**DATA SEGMENT**:
________

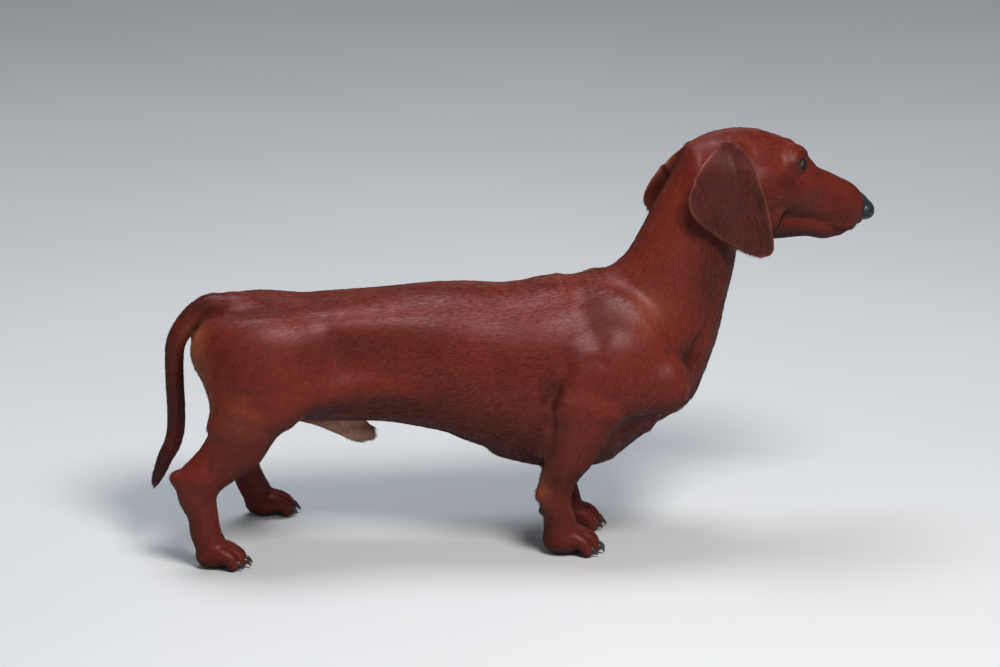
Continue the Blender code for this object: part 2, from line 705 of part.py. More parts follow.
def part_into_nodes(whole, group):
    """Separate the cut body into its loose pieces, each named by the nearest place."""
    bpy.context.view_layer.objects.active = whole
    whole.select_set(True)
    bpy.ops.object.mode_set(mode="EDIT")
    bpy.ops.mesh.select_all(action="SELECT")
    bpy.ops.mesh.separate(type="LOOSE")
    bpy.ops.object.mode_set(mode="OBJECT")
    nodes = {}
    for piece in [item for item in group.objects if item.select_get()]:
        piece.select_set(False)
        if volume(piece.data) < CRUMB:
            bpy.data.objects.remove(piece)
            continue
        corners = np.array([tuple(corner) for corner in piece.bound_box])
        middle = (corners.min(axis=0) + corners.max(axis=0)) / 2
        name = min(NODE_PLACES, key=lambda key: np.linalg.norm(middle - NODE_PLACES[key]))
        piece.name = name
        nodes[name] = piece
    return nodes


def volume(mesh):
    """The volume that a closed mesh holds."""
    work = bmesh.new()
    work.from_mesh(mesh)
    result = work.calc_volume()
    work.free()
    return result


# ---------------------------------------------------------------------------
# Pieces of their own: eyes, ears and claws
# ---------------------------------------------------------------------------

def make_eye(side, head, group, cutters):
    """An eyeball, and the socket that it needs in the head."""
    place = on_head((EYE_PLACE[0], EYE_PLACE[1] * side, EYE_PLACE[2]))
    made = []
    for radius in (EYE_RADIUS + EYE_GAP, EYE_RADIUS):
        bpy.ops.mesh.primitive_uv_sphere_add(segments=14, ring_count=9, radius=radius,
                                             location=place)
        item = bpy.context.active_object
        item.data.transform(item.matrix_world)
        item.matrix_world = Matrix.Identity(4)
        made.append(item)
    socket, eye = made
    move_to(socket, cutters)
    move_to(eye, group)
    hide_cutter(socket)
    boolean(head, "DIFFERENCE", socket)
    eye.name = "eye_right" if side < 0 else "eye_left"
    return eye


def add_claws(node, paw, cutters):
    """Join a paw's claws to its node."""
    for index, claw in enumerate(paw.claws()):
        points, faces = claw.surface(steps=5)
        item = add_object("claw_%s_%d" % (node.name, index), points, faces, cutters)
        hide_cutter(item)
        boolean(node, "UNION", item)


def move_to(item, group):
    for holder in item.users_collection:
        holder.objects.unlink(item)
    group.objects.link(item)


def make_ear(side, neighbours, group, cutters):
    """An ear flap, trimmed back where it would enter the head or the neck."""
    name = "ear_right" if side < 0 else "ear_left"
    ear = mesh_from_forms(name, [ear_form(side)], (EAR_VOXEL,), group)
    decimate(ear, EAR_TRIANGLES)
    for neighbour in neighbours:
        cutter = neighbour.copy()
        cutter.data = neighbour.data.copy()
        cutter.name = "trim_" + name + "_" + neighbour.name
        cutters.objects.link(cutter)
        grow = cutter.modifiers.new("Displace", "DISPLACE")
        grow.strength = CUT
        grow.mid_level = 0
        apply_modifiers(cutter)
        hide_cutter(cutter)
        boolean(ear, "DIFFERENCE", cutter)
    keep_largest_piece(ear)
    return ear


def keep_largest_piece(item):
    """Drop crumbs that a trim has left beside the main piece."""
    work = bmesh.new()
    work.from_mesh(item.data)
    left = set(work.verts)
    pieces = []
    while left:
        piece = set()
        edge = [left.pop()]
        while edge:
            vertex = edge.pop()
            piece.add(vertex)
            for link in vertex.link_edges:
                other = link.other_vert(vertex)
                if other in left:
                    left.remove(other)
                    edge.append(other)
        pieces.append(piece)
    pieces.sort(key=len)
    for piece in pieces[:-1]:
        bmesh.ops.delete(work, geom=list(piece), context="VERTS")
    work.to_mesh(item.data)
    work.free()


def box_centre(items):
    """The middle of the box round all the items."""
    corners = np.array([tuple(corner) for item in items for corner in item.bound_box])
    return (corners.min(axis=0) + corners.max(axis=0)) / 2


# ---------------------------------------------------------------------------
# Materials and the finished model
# ---------------------------------------------------------------------------

COAT = ((0.135, 0.027, 0.012), 0.42)
DARK_COAT = ((0.055, 0.012, 0.008), 0.45)
EAR_COAT = ((0.075, 0.018, 0.012), 0.5)
LEATHER = ((0.012, 0.01, 0.012), 0.35)
EYE = ((0.02, 0.008, 0.004), 0.08)

FINISHES = {"nose": LEATHER, "eye_right": EYE, "eye_left": EYE, "ear_right": EAR_COAT,
            "ear_left": EAR_COAT, "tail_upper": DARK_COAT, "tail_lower": DARK_COAT}


def finish(item, centre):
    """Give a node its own Principled material, and bring it to metres about the origin."""
    colour, roughness = FINISHES.get(item.name, COAT)
    material = bpy.data.materials.new(item.name)
    material.use_nodes = True
    shader = material.node_tree.nodes["Principled BSDF"]
    shader.inputs["Base Color"].default_value = (*colour, 1)
    shader.inputs["Roughness"].default_value = roughness
    shader.inputs["Metallic"].default_value = 0
    item.data.materials.clear()
    item.data.materials.append(material)
    shift = Matrix.Translation((-centre[0], -centre[1], 0))
    item.data.transform(Matrix.Scale(MM, 4) @ shift)
    item.data.shade_smooth()
    item.data.set_sharp_from_angle(angle=math.radians(40))


def build_dog():
    clear_scene()
    group = collection(COLLECTION)
    cutters = collection("cutters")
    whole = mesh_from_forms("body", dog_forms(), (COARSE_VOXEL, FINE_VOXEL), group)
    decimate(whole, BODY_TRIANGLES)
    floor = box_cutter("floor", (0, 0, -20), (900, 500, 40), np.eye(3), cutters)
    boolean(whole, "DIFFERENCE", floor)
    cuts = body_cuts(cutters) + face_cuts(cutters)
    cuts += foreleg_cuts(-1, (-31, 62), -47, (29, -42, 33), cutters)
    cuts += foreleg_cuts(1, (14, 62), 46, (38, 28, 33), cutters)
    cuts += hindleg_cuts(-1, (-263, -46, 58), cutters)
    cuts += hindleg_cuts(1, (-236, 62, 60), cutters)
    for cut in cuts:
        boolean(whole, "DIFFERENCE", cut)
    nodes = part_into_nodes(whole, group)
    for name, paw in PAWS.items():
        add_claws(nodes[name], paw, cutters)
    for side in (-1, 1):
        make_eye(side, nodes["head"], group, cutters)
        make_ear(side, (nodes["head"], nodes["neck"]), group, cutters)
    centre = box_centre(group.objects)
    for item in group.objects:
        finish(item, centre)


build_dog()
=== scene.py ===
"""The dachshund's looks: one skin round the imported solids, its short coat, eyes, nose and claws.

The skin comes from the same forms as the solids, in millimetres in the dog's own frame, drawn in
by the depth of the coat, with the lids, nostrils, lips and folds carved in and a finer mesh on
the head and paws. Tufts of short hair lie on it along the lie of the coat.
"""

import math

import bmesh
import bpy
import numpy as np
from mathutils import Matrix, Vector

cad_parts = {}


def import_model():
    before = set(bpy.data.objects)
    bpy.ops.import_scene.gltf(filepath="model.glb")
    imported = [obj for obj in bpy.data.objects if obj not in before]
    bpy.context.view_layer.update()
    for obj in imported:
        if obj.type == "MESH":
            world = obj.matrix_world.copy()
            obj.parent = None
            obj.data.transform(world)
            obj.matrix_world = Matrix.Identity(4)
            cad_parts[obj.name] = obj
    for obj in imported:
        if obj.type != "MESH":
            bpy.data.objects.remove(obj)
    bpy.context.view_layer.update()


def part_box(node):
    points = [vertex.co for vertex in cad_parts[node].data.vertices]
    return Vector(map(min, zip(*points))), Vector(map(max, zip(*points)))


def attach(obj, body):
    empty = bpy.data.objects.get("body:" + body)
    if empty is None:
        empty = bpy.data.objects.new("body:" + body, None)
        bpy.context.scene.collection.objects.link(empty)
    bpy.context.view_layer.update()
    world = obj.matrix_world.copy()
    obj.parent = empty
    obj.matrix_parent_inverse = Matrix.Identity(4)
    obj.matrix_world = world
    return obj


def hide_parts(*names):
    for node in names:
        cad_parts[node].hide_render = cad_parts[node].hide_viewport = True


MM = 0.001                      # the forms' unit in metres
BODY_VOXEL = 2.1                # the skin's mesh on the trunk, mm
ROUGH_VOXEL = 2.9               # and of the first remesh

# --- The field: each form is a distance in millimetres, and forms melt together ---

FAR = 1000.0            # distance given to points that a form cannot reach
REACH = 14.0            # how far outside its own box a form is still worked out
RINGS_PER_SPAN = 5      # samples between two stations of a tube


def unit(vector):
    """The vector at length one."""
    vector = np.asarray(vector, float)
    return vector / np.linalg.norm(vector, axis=-1, keepdims=True)


def shell_distance(local, radii, power=2.0):
    """Roughly how far points lie outside a squarish ellipsoid of these radii."""
    ratio = np.abs(local) / radii + 1e-6
    level = (ratio ** power).sum(axis=1) ** (1.0 / power)
    slope = np.linalg.norm(ratio ** (power - 1) / radii, axis=1) * level ** (1 - power)
    return (level - 1.0) / slope


class Ball:
    """An ellipsoid: centre, radii along its own axes, and those axes' direction."""

    def __init__(self, centre, radii, along=(1, 0, 0), over=(0, 0, 1), blend=10.0):
        self.centre = np.array(centre, float)
        self.radii = np.array(radii, float)
        first = unit(along)
        second = unit(np.cross(over, first))
        self.axes = np.stack([first, second, np.cross(first, second)])
        self.blend = blend
        reach = np.abs(self.axes.T * self.radii).sum(axis=1)
        self.low = self.centre - reach
        self.high = self.centre + reach

    def distance(self, points):
        return shell_distance((points - self.centre) @ self.axes.T, self.radii)

    def surface(self):
        """Points and faces of a ball of this form."""
        points, faces = globe(10, 16)
        return (points * self.radii) @ self.axes + self.centre, faces


class Tube:
    """A tube through stations (x, y, z, half width, half depth), smooth between them."""

    def __init__(self, stations, side=(0, 1, 0), power=2.0, blend=12.0, cap=0.8,
                 rings=RINGS_PER_SPAN):
        table = smooth_rows(np.array(stations, float), rings)
        self.spine = table[:, :3]
        self.width = table[:, 3]
        self.depth = table[:, 4]
        self.power = power
        self.blend = blend
        self.cap = cap
        self.run = unit(np.gradient(self.spine, axis=0))
        self.deep = unit(np.cross(self.run, side))
        self.side = np.cross(self.deep, self.run)
        reach = np.maximum(self.width, self.depth)[:, None]
        self.low = (self.spine - reach).min(axis=0)
        self.high = (self.spine + reach).max(axis=0)

    def distance(self, points):
        start = self.spine[:-1]
        span = self.spine[1:] - start
        length2 = (span ** 2).sum(axis=1)
        along = points @ span.T - (start * span).sum(axis=1)
        share = np.clip(along / length2, 0.0, 1.0)
        gap2 = ((points ** 2).sum(axis=1)[:, None] - 2 * (points @ start.T)
                + (start ** 2).sum(axis=1) - 2 * share * along + share ** 2 * length2)
        index = gap2.argmin(axis=1)
        t = share[np.arange(len(points)), index][:, None]

        def at(rows):
            rows = rows.reshape(len(rows), -1)
            return rows[index] * (1 - t) + rows[index + 1] * t

        offset = points - at(self.spine)
        width = at(self.width)[:, 0]
        depth = at(self.depth)[:, 0]
        local = np.stack([(offset * at(self.run)).sum(axis=1),
                          (offset * at(self.side)).sum(axis=1),
                          (offset * at(self.deep)).sum(axis=1)], axis=1)
        radii = np.stack([np.minimum(width, depth) * self.cap, width, depth], axis=1)
        return shell_distance(local, radii, self.power)

    def surface(self, steps=16):
        """Points and faces of the tube: a ring at each sample and a pole at each end."""
        turn = np.arange(steps) * 2 * math.pi / steps
        rings = [centre + np.outer(np.cos(turn) * w, s) + np.outer(np.sin(turn) * d, v)
                 for centre, w, d, s, v in zip(self.spine, self.width, self.depth, self.side,
                                               self.deep)]
        thin = np.minimum(self.width, self.depth)
        tips = [self.spine[end] + way * self.run[end] * thin[end] * self.cap
                for end, way in ((0, -1), (-1, 1))]
        return np.vstack(rings + tips), tube_faces(len(rings), steps)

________

**STATED EXERCISE**: Transcribe the lines beginning at the one that contains "(COARSE_VOXEL, FINE_VOXEL), group)" and ending at the one that contains "if empty is", with nothing added or left out.

**EXERCISE RESULT**:
    whole = mesh_from_forms("body", dog_forms(), (COARSE_VOXEL, FINE_VOXEL), group)
    decimate(whole, BODY_TRIANGLES)
    floor = box_cutter("floor", (0, 0, -20), (900, 500, 40), np.eye(3), cutters)
    boolean(whole, "DIFFERENCE", floor)
    cuts = body_cuts(cutters) + face_cuts(cutters)
    cuts += foreleg_cuts(-1, (-31, 62), -47, (29, -42, 33), cutters)
    cuts += foreleg_cuts(1, (14, 62), 46, (38, 28, 33), cutters)
    cuts += hindleg_cuts(-1, (-263, -46, 58), cutters)
    cuts += hindleg_cuts(1, (-236, 62, 60), cutters)
    for cut in cuts:
        boolean(whole, "DIFFERENCE", cut)
    nodes = part_into_nodes(whole, group)
    for name, paw in PAWS.items():
        add_claws(nodes[name], paw, cutters)
    for side in (-1, 1):
        make_eye(side, nodes["head"], group, cutters)
        make_ear(side, (nodes["head"], nodes["neck"]), group, cutters)
    centre = box_centre(group.objects)
    for item in group.objects:
        finish(item, centre)


build_dog()
=== scene.py ===
"""The dachshund's looks: one skin round the imported solids, its short coat, eyes, nose and claws.

The skin comes from the same forms as the solids, in millimetres in the dog's own frame, drawn in
by the depth of the coat, with the lids, nostrils, lips and folds carved in and a finer mesh on
the head and paws. Tufts of short hair lie on it along the lie of the coat.
"""

import math

import bmesh
import bpy
import numpy as np
from mathutils import Matrix, Vector

cad_parts = {}


def import_model():
    before = set(bpy.data.objects)
    bpy.ops.import_scene.gltf(filepath="model.glb")
    imported = [obj for obj in bpy.data.objects if obj not in before]
    bpy.context.view_layer.update()
    for obj in imported:
        if obj.type == "MESH":
            world = obj.matrix_world.copy()
            obj.parent = None
            obj.data.transform(world)
            obj.matrix_world = Matrix.Identity(4)
            cad_parts[obj.name] = obj
    for obj in imported:
        if obj.type != "MESH":
            bpy.data.objects.remove(obj)
    bpy.context.view_layer.update()


def part_box(node):
    points = [vertex.co for vertex in cad_parts[node].data.vertices]
    return Vector(map(min, zip(*points))), Vector(map(max, zip(*points)))


def attach(obj, body):
    empty = bpy.data.objects.get("body:" + body)
    if empty is None:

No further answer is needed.